Pour changer des oubliés de l’histoire voilà une petite anecdote de la seconde guerre mondiale pêchée dans l’excellent Les Loups de l’Amiral de Jean Noli. Voilà donc ce qui arriva à Wolf Shafer, jeune lieutenant de Vaisseau sous-marinier de 21 ans, alors qu’il essayait de partir en permission en août 1943.

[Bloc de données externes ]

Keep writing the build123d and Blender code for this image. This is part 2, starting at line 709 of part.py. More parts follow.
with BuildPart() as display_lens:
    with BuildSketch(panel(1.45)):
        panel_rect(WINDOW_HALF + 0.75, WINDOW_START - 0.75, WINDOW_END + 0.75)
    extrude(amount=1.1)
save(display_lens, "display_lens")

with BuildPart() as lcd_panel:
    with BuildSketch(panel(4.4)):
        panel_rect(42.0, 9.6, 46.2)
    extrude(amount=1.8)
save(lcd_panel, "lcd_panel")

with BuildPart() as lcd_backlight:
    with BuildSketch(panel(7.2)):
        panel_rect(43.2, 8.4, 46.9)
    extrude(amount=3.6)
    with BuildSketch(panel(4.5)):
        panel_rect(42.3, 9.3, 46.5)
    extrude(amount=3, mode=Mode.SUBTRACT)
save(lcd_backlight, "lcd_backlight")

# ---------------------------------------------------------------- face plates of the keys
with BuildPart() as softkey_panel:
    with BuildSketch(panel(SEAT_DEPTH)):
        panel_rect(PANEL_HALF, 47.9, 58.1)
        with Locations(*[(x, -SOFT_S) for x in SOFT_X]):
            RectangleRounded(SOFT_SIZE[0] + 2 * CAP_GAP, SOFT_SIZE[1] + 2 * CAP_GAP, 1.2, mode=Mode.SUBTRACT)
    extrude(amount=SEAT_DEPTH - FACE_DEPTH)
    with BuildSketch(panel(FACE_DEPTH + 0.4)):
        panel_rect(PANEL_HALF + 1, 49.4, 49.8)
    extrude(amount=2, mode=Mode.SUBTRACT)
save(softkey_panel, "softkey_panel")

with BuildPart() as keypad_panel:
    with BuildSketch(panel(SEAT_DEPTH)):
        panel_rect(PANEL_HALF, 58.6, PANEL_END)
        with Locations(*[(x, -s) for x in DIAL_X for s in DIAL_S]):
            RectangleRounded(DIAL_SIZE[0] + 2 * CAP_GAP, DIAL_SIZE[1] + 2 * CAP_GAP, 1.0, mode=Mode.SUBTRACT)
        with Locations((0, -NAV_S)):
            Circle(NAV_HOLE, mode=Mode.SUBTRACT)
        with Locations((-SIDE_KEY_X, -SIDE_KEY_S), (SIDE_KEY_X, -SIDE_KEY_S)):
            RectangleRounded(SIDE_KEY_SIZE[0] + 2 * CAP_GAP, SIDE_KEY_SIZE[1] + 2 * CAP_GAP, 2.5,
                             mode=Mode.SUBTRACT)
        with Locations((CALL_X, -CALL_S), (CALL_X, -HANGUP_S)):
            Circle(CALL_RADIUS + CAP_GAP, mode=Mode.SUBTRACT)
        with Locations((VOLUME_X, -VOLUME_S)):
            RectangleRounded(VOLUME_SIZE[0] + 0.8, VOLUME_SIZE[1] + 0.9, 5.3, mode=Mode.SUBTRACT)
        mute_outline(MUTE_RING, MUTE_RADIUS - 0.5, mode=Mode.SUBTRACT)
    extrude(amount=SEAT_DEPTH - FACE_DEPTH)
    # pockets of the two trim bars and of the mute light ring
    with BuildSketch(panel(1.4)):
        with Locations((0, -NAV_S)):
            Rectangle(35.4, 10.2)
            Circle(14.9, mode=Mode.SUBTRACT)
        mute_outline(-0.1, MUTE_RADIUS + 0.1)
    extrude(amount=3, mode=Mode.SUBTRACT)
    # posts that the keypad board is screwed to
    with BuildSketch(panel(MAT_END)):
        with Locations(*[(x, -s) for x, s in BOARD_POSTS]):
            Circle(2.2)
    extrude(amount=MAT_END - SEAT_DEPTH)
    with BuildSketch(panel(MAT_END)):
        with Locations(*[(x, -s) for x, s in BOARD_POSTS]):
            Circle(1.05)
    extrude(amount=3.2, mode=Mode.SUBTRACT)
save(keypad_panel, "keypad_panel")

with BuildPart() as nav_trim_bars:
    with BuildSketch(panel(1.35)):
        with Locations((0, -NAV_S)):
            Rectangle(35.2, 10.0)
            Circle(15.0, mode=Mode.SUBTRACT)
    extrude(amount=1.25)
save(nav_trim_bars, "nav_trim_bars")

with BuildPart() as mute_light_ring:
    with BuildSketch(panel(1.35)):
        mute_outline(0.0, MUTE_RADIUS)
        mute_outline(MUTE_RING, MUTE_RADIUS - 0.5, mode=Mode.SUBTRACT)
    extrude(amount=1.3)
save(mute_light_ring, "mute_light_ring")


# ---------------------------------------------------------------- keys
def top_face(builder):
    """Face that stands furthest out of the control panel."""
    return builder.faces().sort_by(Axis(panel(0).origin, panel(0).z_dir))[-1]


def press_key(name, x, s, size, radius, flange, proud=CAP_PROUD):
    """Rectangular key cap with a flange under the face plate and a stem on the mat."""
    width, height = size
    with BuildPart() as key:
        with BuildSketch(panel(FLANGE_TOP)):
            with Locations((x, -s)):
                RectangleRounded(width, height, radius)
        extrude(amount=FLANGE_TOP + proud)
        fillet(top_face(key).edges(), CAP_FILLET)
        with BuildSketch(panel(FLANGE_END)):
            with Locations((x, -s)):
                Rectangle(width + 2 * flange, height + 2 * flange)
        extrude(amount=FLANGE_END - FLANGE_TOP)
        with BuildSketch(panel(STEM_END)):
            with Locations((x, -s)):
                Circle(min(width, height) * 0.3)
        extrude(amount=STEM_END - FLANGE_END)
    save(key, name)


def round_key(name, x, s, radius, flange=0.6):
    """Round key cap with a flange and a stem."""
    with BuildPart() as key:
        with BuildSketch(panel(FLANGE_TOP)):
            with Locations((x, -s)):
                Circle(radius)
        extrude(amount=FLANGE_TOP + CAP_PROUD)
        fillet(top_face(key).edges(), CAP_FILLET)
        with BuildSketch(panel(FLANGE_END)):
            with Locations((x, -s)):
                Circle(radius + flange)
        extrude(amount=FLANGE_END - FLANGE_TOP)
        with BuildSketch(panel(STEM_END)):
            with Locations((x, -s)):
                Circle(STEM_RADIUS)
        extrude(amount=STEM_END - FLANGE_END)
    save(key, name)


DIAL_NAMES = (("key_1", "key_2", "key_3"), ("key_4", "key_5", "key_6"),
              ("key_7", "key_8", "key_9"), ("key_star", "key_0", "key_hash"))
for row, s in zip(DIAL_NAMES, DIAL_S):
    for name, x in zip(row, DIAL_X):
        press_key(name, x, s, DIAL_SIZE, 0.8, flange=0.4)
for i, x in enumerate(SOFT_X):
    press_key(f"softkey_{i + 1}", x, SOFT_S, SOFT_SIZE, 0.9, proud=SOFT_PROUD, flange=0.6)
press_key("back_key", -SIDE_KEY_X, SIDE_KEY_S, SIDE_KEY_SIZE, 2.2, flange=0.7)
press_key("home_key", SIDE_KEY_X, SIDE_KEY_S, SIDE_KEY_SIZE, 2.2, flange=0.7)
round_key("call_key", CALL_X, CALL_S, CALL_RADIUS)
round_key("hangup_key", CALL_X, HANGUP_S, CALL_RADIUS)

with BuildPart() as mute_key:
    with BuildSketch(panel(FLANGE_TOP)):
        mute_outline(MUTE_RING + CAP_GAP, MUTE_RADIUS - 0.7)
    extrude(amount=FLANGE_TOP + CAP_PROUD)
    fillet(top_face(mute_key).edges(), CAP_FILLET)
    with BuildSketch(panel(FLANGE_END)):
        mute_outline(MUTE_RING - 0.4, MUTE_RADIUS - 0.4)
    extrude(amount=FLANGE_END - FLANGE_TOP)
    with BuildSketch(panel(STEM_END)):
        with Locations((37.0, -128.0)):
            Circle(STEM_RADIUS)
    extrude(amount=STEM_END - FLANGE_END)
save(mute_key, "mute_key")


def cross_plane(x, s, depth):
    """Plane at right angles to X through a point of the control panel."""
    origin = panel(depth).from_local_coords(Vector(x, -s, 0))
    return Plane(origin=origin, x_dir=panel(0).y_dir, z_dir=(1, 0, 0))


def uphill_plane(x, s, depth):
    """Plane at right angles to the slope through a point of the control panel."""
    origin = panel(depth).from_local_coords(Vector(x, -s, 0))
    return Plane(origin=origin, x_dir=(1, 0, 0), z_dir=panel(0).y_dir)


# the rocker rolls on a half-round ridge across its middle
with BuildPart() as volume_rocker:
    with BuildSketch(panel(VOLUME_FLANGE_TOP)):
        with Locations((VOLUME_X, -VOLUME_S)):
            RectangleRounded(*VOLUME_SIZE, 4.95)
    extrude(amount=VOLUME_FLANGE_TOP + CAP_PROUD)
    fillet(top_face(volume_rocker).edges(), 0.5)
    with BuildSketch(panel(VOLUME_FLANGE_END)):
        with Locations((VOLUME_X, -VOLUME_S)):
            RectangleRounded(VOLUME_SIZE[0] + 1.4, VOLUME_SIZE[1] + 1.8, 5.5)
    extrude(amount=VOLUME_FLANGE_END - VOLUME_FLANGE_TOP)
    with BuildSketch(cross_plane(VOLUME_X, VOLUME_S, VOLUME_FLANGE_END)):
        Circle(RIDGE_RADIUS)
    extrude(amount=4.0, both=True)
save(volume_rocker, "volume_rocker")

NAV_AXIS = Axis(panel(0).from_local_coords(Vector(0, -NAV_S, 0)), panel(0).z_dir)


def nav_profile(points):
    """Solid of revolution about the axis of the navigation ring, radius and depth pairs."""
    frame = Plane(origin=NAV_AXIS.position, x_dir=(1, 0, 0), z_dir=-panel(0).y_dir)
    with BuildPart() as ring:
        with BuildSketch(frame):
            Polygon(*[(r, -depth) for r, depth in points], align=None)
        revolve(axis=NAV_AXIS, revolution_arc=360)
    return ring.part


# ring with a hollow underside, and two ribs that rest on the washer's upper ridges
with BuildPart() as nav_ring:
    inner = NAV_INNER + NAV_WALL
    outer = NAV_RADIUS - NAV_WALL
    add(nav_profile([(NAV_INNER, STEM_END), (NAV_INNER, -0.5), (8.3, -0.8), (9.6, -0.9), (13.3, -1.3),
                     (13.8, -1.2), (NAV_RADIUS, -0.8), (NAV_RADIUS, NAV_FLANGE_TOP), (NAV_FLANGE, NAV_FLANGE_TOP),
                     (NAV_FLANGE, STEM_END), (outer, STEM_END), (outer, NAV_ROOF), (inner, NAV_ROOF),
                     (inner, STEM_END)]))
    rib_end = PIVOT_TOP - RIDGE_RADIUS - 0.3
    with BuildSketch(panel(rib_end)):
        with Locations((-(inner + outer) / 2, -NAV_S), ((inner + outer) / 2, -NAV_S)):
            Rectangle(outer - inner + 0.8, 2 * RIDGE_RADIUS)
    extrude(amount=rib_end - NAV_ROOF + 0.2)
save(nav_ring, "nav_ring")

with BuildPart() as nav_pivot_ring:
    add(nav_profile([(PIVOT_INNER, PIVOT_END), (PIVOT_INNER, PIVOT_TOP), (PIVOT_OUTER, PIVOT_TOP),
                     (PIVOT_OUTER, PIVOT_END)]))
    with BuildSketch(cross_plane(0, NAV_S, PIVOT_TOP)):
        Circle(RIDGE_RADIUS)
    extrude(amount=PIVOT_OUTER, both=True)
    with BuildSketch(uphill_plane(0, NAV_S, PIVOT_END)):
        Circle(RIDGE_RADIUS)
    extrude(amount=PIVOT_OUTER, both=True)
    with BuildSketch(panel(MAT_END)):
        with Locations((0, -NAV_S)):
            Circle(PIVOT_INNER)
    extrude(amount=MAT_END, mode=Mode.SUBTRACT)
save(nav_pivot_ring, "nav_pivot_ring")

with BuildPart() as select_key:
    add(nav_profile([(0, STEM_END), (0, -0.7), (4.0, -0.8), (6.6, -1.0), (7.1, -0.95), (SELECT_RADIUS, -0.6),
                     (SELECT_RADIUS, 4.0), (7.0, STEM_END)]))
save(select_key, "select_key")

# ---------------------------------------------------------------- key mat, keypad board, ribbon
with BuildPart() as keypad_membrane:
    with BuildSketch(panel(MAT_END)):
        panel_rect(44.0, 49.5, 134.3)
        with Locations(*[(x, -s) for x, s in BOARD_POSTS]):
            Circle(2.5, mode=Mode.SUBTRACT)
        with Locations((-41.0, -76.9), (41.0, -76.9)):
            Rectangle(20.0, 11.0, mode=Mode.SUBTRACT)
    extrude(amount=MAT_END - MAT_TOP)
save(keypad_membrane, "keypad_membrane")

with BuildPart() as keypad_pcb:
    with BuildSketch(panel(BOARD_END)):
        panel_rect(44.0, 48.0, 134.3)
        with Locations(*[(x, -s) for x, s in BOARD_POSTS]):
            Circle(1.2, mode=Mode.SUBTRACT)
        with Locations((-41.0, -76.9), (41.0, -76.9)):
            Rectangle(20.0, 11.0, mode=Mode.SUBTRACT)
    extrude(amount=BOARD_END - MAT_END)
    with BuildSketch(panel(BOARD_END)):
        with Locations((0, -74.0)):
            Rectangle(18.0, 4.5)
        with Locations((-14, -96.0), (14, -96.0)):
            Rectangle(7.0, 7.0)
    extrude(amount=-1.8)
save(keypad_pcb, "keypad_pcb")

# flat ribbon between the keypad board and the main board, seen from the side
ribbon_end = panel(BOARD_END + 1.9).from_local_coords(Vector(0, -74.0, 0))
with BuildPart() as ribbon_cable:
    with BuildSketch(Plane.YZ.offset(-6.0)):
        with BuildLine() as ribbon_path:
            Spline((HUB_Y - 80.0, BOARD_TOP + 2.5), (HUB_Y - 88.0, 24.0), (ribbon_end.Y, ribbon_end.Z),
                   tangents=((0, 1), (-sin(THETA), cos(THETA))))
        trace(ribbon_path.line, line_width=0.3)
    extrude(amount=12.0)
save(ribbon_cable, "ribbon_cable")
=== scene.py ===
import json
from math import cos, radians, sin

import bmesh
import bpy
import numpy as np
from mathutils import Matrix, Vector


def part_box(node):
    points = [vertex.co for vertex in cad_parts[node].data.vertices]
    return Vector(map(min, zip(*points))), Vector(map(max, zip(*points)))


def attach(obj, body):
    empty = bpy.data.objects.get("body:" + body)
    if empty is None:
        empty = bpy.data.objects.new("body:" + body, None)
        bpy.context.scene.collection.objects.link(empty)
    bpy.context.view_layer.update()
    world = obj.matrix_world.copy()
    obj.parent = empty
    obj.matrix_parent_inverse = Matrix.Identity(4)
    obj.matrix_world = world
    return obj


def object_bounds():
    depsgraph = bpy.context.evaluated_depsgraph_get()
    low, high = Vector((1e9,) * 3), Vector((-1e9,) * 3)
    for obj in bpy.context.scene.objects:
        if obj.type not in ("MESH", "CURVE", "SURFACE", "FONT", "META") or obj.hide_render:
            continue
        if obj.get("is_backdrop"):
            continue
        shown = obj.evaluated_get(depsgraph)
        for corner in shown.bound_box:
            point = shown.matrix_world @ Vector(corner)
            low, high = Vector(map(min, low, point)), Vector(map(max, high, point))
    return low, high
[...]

Fin août 1943, Wolf Shafer, 21 ans, arpente la petite gare de La Baule et cherche du regard le train réservé aux sous-mariniers permissionnaires. Il fait une chaleur à crever et le jeune lieutenant de vaisseau de la Kriegsmarine est de fort méchante humeur. Non seulement son sous-marin a été coulé à deux jours de Saint Nazaire par la Royal Air Force mais en plus il a perdu trois jours de perm car il a été mis au arrêt par le second. Motif de la punition : avoir détérioré volontairement le matériel de la Marine en découpant et en transformant un caleçon long de laine en bonnet pour le porter sur le kiosque.


U-Boot Type VII


Ensuite, cinq chasseurs bombardier de la RAF étaient tombés sur le U-Boot qui attendait son escorte de contre-torpilleurs et l’avaient troué comme un gruyère. L’équipage avait eu 11 tués, autant de blessés et avait du abandonner le bateau qui prenait l’eau de toutes parts. Le second qui avait puni Wolf avait le bras cassé et du mal à sortir la tête du bouillon malgré sa Schimmweste. Pas rancunier, Shafer le soutint durant cinq heures en attendant l’escorteur qui finit par venir les sortir de l’Atlantique.

Alors que Wolf descendait son second à l’infirmerie ce dernier lui dit sans rire :
- Merci Shafer, mais ne croyez pas que vous allez passer à travers votre punition.

Et il a tenu parole. Il faut dire que pour une raison inconnue le second n’a jamais pu piffrer Shafer à qui il a fait toutes les vacheries possibles et imaginables. Wolf l’avait d’ailleurs croisé, le bras en bandoulière, avant de partir en permission. Il n’avait pas pu s’empêcher de l’interpeller.

- La prochaine fois, lui dit-il, il faudra vous chercher un autre pigeon. Parce que moi je vous laisserai crever !

Le second, qui souffrait le martyre à cause de son bras brisé, avait blêmi avant de répondre :

- Vous me paierez ça Shafer. Malheur à vous si je vous retrouve sur mon chemin.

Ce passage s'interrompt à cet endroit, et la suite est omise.